What can we learn about sex marriage counseling from Helen Fisher,Ph.D.?
Her Biography from her home page;
Helen Fisher, PhD Biological Anthropologist, is a Research Professor and member of the Center for Human Evolution Studies in the Department of Anthropology, Rutgers University and Chief Scientific Advisor to the Internet dating site, Chemistry.com, a division of Match.com. She has conducted extensive research and written five books on the evolution and future of human sex, love, marriage, gender differences in the brain and how your personality type shapes who you are and who you love.
Forget oysters and chocolate.

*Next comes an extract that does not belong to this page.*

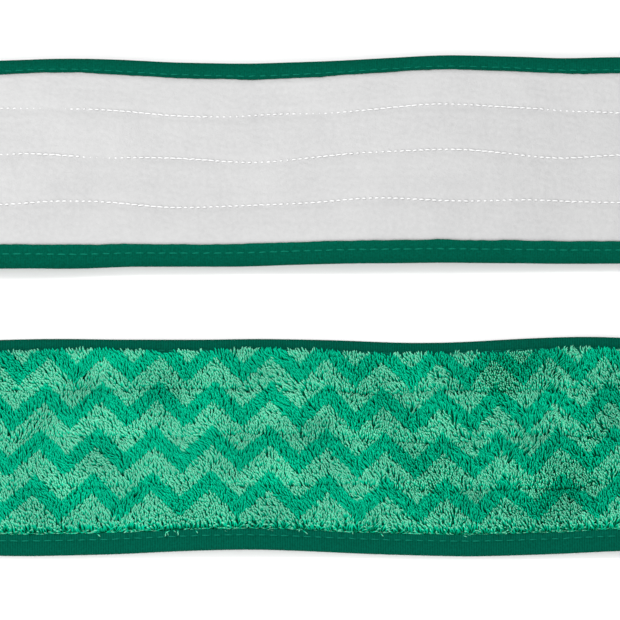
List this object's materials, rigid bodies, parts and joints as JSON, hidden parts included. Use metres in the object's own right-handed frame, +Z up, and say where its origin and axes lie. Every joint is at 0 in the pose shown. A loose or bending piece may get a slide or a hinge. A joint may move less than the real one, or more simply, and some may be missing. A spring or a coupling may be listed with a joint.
{
  "type": "flat mop pad",
  "caption": "Pair of flat mop pads: looped chevron pile on one face, hook-and-loop backing quilted in rows on the other, bound round the edge. One lies face down and one face up.",
  "frame": {"origin": "middle of the pair at the level that they lie on: the bottom centre of the box round both pads", "axes": "+X along the pads' length, +Y from the face-up pad to the face-down pad, +Z up"},
  "size_m": [0.457, 0.306, 0.0118],
  "materials": {
    "loop_cloth": "brushed, matt",
    "felt": "needled felt, matt",
    "ground_cloth": "knitted, matt",
    "light_yarn": "soft twisted microfibre, matt",
    "dark_yarn": "soft twisted microfibre, matt",
    "binding_tape": "fine ribbed woven tape, low sheen",
    "green_thread": "sewing thread, low sheen",
    "white_thread": "sewing thread, low sheen"
  },
  "bodies": {
    "face_down_pad": {"face_down_backing": "loop_cloth", "face_down_core": "felt", "face_down_ground_cloth": "ground_cloth", "face_down_light_pile": "light_yarn", "face_down_dark_pile": "dark_yarn", "face_down_binding_tape": "binding_tape", "face_down_binding_stitches_back": "green_thread", "face_down_binding_stitches_face": "green_thread", "face_down_quilt_row_1_back": "white_thread", "face_down_quilt_row_2_back": "white_thread", "face_down_quilt_row_3_back": "white_thread", "face_down_quilt_row_1_face": "green_thread", "face_down_quilt_row_2_face": "green_thread", "face_down_quilt_row_3_face": "green_thread"},
    "face_up_pad": {"face_up_backing": "loop_cloth", "face_up_core": "felt", "face_up_ground_cloth": "ground_cloth", "face_up_light_pile": "light_yarn", "face_up_dark_pile": "dark_yarn", "face_up_binding_tape": "binding_tape", "face_up_binding_stitches_back": "green_thread", "face_up_binding_stitches_face": "green_thread", "face_up_quilt_row_1_back": "white_thread", "face_up_quilt_row_2_back": "white_thread", "face_up_quilt_row_3_back": "white_thread", "face_up_quilt_row_1_face": "green_thread", "face_up_quilt_row_2_face": "green_thread", "face_up_quilt_row_3_face": "green_thread"}
  },
  "joints": [
    {"name": "face_up_pad_lift", "type": "slide", "parent": "face_down_pad", "child": "face_up_pad", "axis": [0, 0, 1], "range_m": [0, 0.09]}
  ]
}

The most powerful aphrodisiacs are already inside our bodies. Mankind has searched for aphrodisiacs for centuries. The ancient Romans slurped down oysters, the Chinese swore by shark fin soup, and the Arabs were keen on camel's hump. But the most powerful aphrodisiacs are already inside our bodies. Humans have evolved three different brain systems to encourage mating: sex drive (lust), feelings of attachment (trust), and romance (being in love). Each of these systems plays a role in desire, and scientists are now beginning to pinpoint the bodily chemicals that trigger each.
Lust: Sex drive is associated with a class of hormones called androgens, particularly testosterone (yes, women produce it, too). Today women with low libido can get a prescription for testosterone, even though it's FDA approved only for use in men. But women can also increase their levels without medication. Playing competitive sports has been shown to trigger testosterone production; in fact, women get a bigger boost than men prior to a competition. Making love can also create the same effect. Studies have suggested that sex raises testosterone levels, so the more sex you have, the more sex you desire.
Trust: Feelings of trust and attachment are fostered by the chemical oxytocin. In a study conducted at the University of Zurich, couples who used a nasal spray containing oxytocin before discussing an ongoing marital conflict were more likely to engage in friendly, positive communication than those who didn't take a whiff. You can stimulate oxytocin naturally with touch. Hold hands while you watch TV, trade massages, or sleep in each other's arms.
Love: The third chemical that drives relationships is dopamine, a key player in the brain's pleasure center that's been found to promote romantic love. Research shows that novelty—taking risks or trying something new—can trigger the release of dopamine in the brain. I'm not just talking about novelty in the bedroom (although that would be a good start). You can get the same effect from sampling a new type of cuisine together or riding the roller coaster at an amusement park.
The afterglow: Scientists may be figuring out how brain chemistry influences emotion, but don't expect to see a real love potion anytime soon. That's because you and I are more than just chemicals. We're thinking beings with a host of experiences, values, ideas, and memories—all of which share the stage with the chemical systems for lust, attachment, and romance. No product will ever trick you into loving someone you really don't like. But if you've already found the right person and want to give your relationship a kick, before you brew up a batch of camel's hump soup, you might give my less exotic aphrodisiacs a try.